Coupled with severe punishment, the high conviction rates, according to the report, results in the frequent use of plea bargaining – in 87.5% of cases.
In November, 2011 amendments to the criminal procedure code went into force, which increased judicial control over plea bargaining by explicitly requiring judges to assess not only the legality, but also the fairness of plea agreements between the prosecution and the defendant.
The report says that “large prison population remained a concern.” There were 24,244 inmates in Georgia as of December, 2011, which is one of the highest prison populations per capita in the world. The Georgian Ministry of Justice has started focusing to promote alternatives to imprisonment and mediation in an attempt to also cut prison population.
According to the report “notable achievements” have been made in the area of juvenile justice and with regard to more liberal approaches in the criminal justice sector.
As regards media freedom, the report notes concerns about “equitable access to distribution networks.” Some TV channels are not able to reach wider audience as they are being denied by some cable networks to be transmitted.
According to the report further progress is needed “to increase the performance and accountability of law enforcement agencies”; it notes of remaining concern over the use of excessive force by the police during dispersal of anti-government protest rally in late May, 2011.
“The lack of democratic oversight on the part of the Constitutional Protection Department of the Ministry of the Interior is also a concern,” the report reads.
The report also notes about Georgia’s “substantial progress in addressing corruption.”
It, however, also notes about “an increasing concern that property rights are not being fully respected in Georgia.”
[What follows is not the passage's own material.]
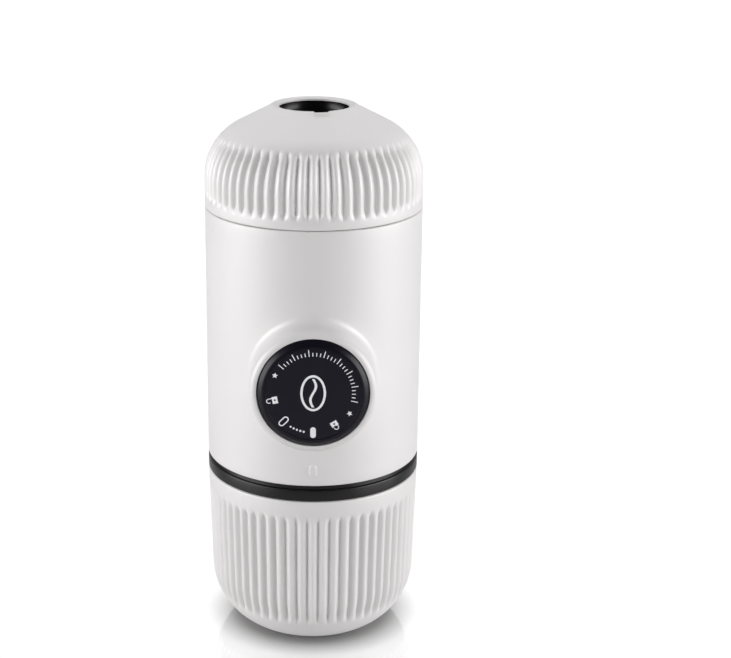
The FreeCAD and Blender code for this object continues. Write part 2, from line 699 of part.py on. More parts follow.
def knob_lug():
    section = face_of([
        (KNOB_R - KNOB_WALL / 2, KNOB_BACK_Y - LUG_THICKNESS),
        (KNOB_R + LUG_HEIGHT, KNOB_BACK_Y - LUG_THICKNESS),
        (KNOB_R + LUG_HEIGHT, KNOB_BACK_Y),
        (KNOB_R - KNOB_WALL / 2, KNOB_BACK_Y),
    ], lying)
    lug = section.revolve(Vector(0, 0, PUMP_Z), Y_AXIS, 2 * LUG_HALF_ANGLE)
    return pump_turned(lug, LUG_HALF_ANGLE - 90)


def knob():
    """Hollow button: bevelled front, web with the bearing hole, long skirt and two lugs."""
    face_r = KNOB_R - KNOB_BEVEL_WIDTH
    bevel_end = (KNOB_R, KNOB_FRONT_Y + KNOB_BEVEL_DEPTH)
    bevel_middle = (
        KNOB_R - KNOB_BEVEL_WIDTH * KNOB_BEVEL_MIDDLE[0],
        KNOB_FRONT_Y + KNOB_BEVEL_DEPTH * KNOB_BEVEL_MIDDLE[1],
    )
    outside = pump_lathe([
        (0, KNOB_FRONT_Y),
        (face_r, KNOB_FRONT_Y),
        (bevel_middle, bevel_end),
        (KNOB_R, KNOB_BACK_Y),
        (0, KNOB_BACK_Y),
    ])
    lug = knob_lug()
    body = outside.fuse([lug, pump_turned(lug, 180)])
    return body.cut([
        pump_rod(face_r, KNOB_FRONT_Y, WEB_FRONT_Y),
        pump_rod(WASHER_R + LOOSE, WEB_FRONT_Y, COUNTERBORE_Y),
        pump_rod(SPIGOT_R + SLIP, COUNTERBORE_Y, WEB_BACK_Y),
        pump_rod(KNOB_R - KNOB_WALL, WEB_BACK_Y, KNOB_BACK_Y),
    ])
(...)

The report also says that last year’s legislative amendments allowing religious minorities to be registered as legal entities of public law was “one major achievement” in the area of of freedom of religion.
The European Union calls on Tbilisi to enhance its engagement policy towards breakaway regions of Abkhazia and South Ossetia through “pragmatic cooperation with de factor authorities.”
“Take pragmatic and constructive steps to encourage trade, travel and investment across” the administrative boundary lines, reads the report, which says that Tbilisi has taken several steps to implement “its strategy of de-isolation and engagement” with the breakaway regions, including through stepping up efforts to provide health services to residents of those regions.
It says that healthcare services provided to residents of those regions is a “constructive step towards reconciliation”, but the report also notes that these efforts should continue “without preconditions, such as an insistence on the acceptance of Georgian-issued ID documents by the beneficiaries of medical assistance.”
Last year Georgia introduced, what it calls, neutral travel documents and identification cards for those living in breakaway Abkhazia and South Ossetia in an attempt to allow holders of those documents to travel abroad and enjoy various social services and benefits available in the rest of Georgia.
While welcoming introduction of these documents, the European Union has also called on Tbilisi that neutral travel documents “should not be the only means of travel for these populations until they are more widely accepted by them.”
Sokhumi and Tskhinvali, which have slammed these documents, said that Georgia’s neutral travel documents were in fact pushing these two regions into further isolation.
“These documents constitute an important step forward in Georgia's engagement strategy; but given the strong rejection of the documents by the Abkhaz and South Ossetian de facto authorities thus far, it is important that they exist as a de-isolation option, not as an exclusive means for travel of Abkhaz and Ossetians, so that confidence building and dialogue initiatives are not hindered,” the EU’s report reads.
It also says that the continued application of Georgia’s law on occupied territories “remained a concern for the effectiveness of the engagement strategy.”